───── Recorded information

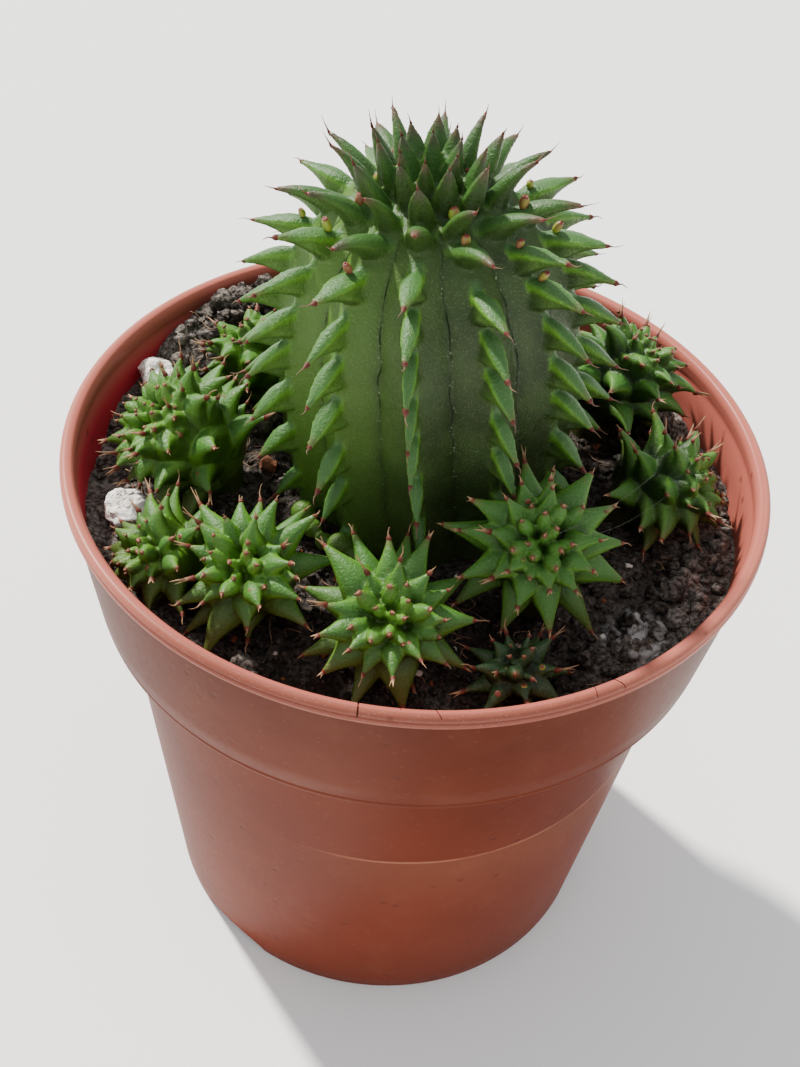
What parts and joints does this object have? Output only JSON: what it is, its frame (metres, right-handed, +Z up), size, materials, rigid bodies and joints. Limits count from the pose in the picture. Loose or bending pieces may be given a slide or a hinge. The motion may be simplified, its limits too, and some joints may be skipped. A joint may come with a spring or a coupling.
{
  "type": "potted euphorbia",
  "caption": "Ribbed, spineless euphorbia with a ring of small offsets, growing in soil in a terracotta-coloured plastic nursery pot.",
  "frame": {"origin": "on the ground under the middle of the pot's foot", "axes": "+Z up along the pot's axis; the side that the picture shows faces -Y, with its right at +X"},
  "size_m": [0.105, 0.105, 0.1408],
  "materials": {
    "pot_plastic": "dull terracotta-coloured moulded plastic, scuffed and dusty",
    "soil": "dark peat with grey grit and root fibres",
    "stem_green": "waxy plant skin, dark green in the furrows and lighter on the teeth",
    "offset_green": "waxy plant skin, bright green with reddish tips",
    "pale_stone": "chalky white perlite"
  },
  "bodies": {
    "root": {"pot": "pot_plastic", "soil": "soil", "main_stem": "stem_green", "offset_front": "offset_green", "offset_front_right": "offset_green", "offset_front_left": "offset_green", "offset_left": "offset_green", "offset_left_back": "offset_green", "offset_back_left": "offset_green", "offset_back": "offset_green", "offset_back_right": "offset_green", "offset_right_back": "offset_green", "offset_right": "offset_green", "offset_front_small": "offset_green", "stone_left": "pale_stone", "stone_left_back": "pale_stone"}
  },
  "joints": []
}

──────────

§ **What to work on**: Repeat the data exactly. Leave nothing out.

§ **Task result**:
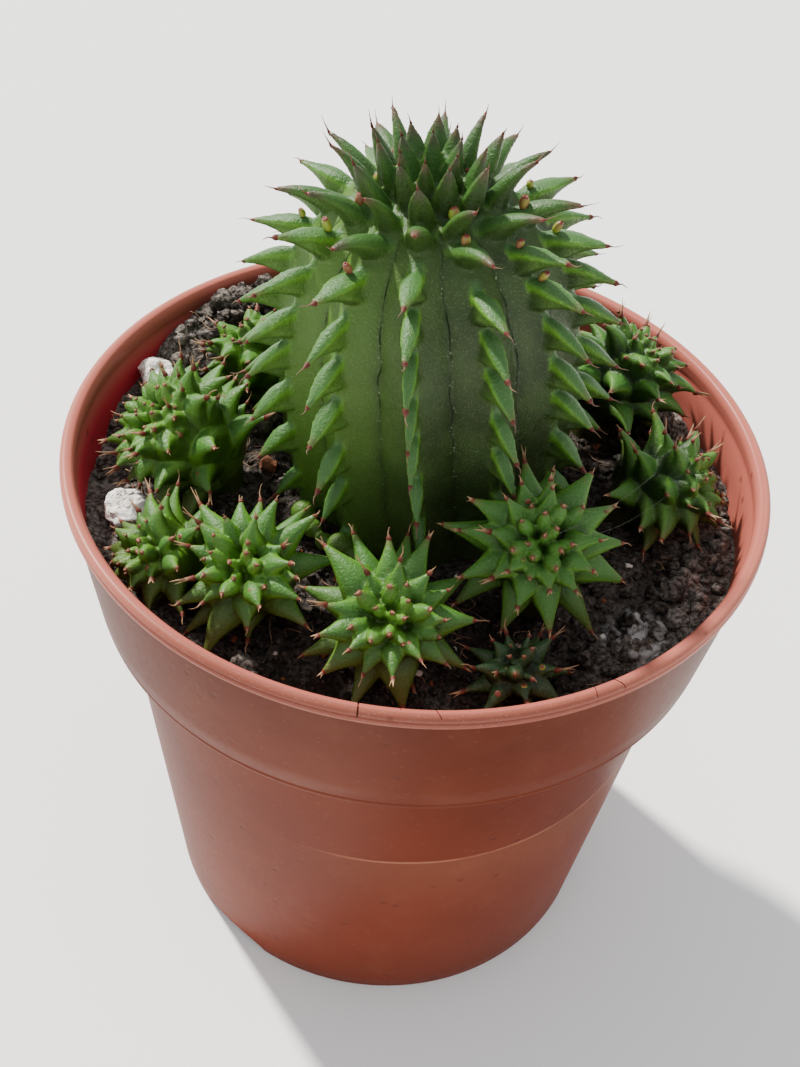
What parts and joints does this object have? Output only JSON: what it is, its frame (metres, right-handed, +Z up), size, materials, rigid bodies and joints. Limits count from the pose in the picture. Loose or bending pieces may be given a slide or a hinge. The motion may be simplified, its limits too, and some joints may be skipped. A joint may come with a spring or a coupling.
{
  "type": "potted euphorbia",
  "caption": "Ribbed, spineless euphorbia with a ring of small offsets, growing in soil in a terracotta-coloured plastic nursery pot.",
  "frame": {"origin": "on the ground under the middle of the pot's foot", "axes": "+Z up along the pot's axis; the side that the picture shows faces -Y, with its right at +X"},
  "size_m": [0.105, 0.105, 0.1408],
  "materials": {
    "pot_plastic": "dull terracotta-coloured moulded plastic, scuffed and dusty",
    "soil": "dark peat with grey grit and root fibres",
    "stem_green": "waxy plant skin, dark green in the furrows and lighter on the teeth",
    "offset_green": "waxy plant skin, bright green with reddish tips",
    "pale_stone": "chalky white perlite"
  },
  "bodies": {
    "root": {"pot": "pot_plastic", "soil": "soil", "main_stem": "stem_green", "offset_front": "offset_green", "offset_front_right": "offset_green", "offset_front_left": "offset_green", "offset_left": "offset_green", "offset_left_back": "offset_green", "offset_back_left": "offset_green", "offset_back": "offset_green", "offset_back_right": "offset_green", "offset_right_back": "offset_green", "offset_right": "offset_green", "offset_front_small": "offset_green", "stone_left": "pale_stone", "stone_left_back": "pale_stone"}
  },
  "joints": []
}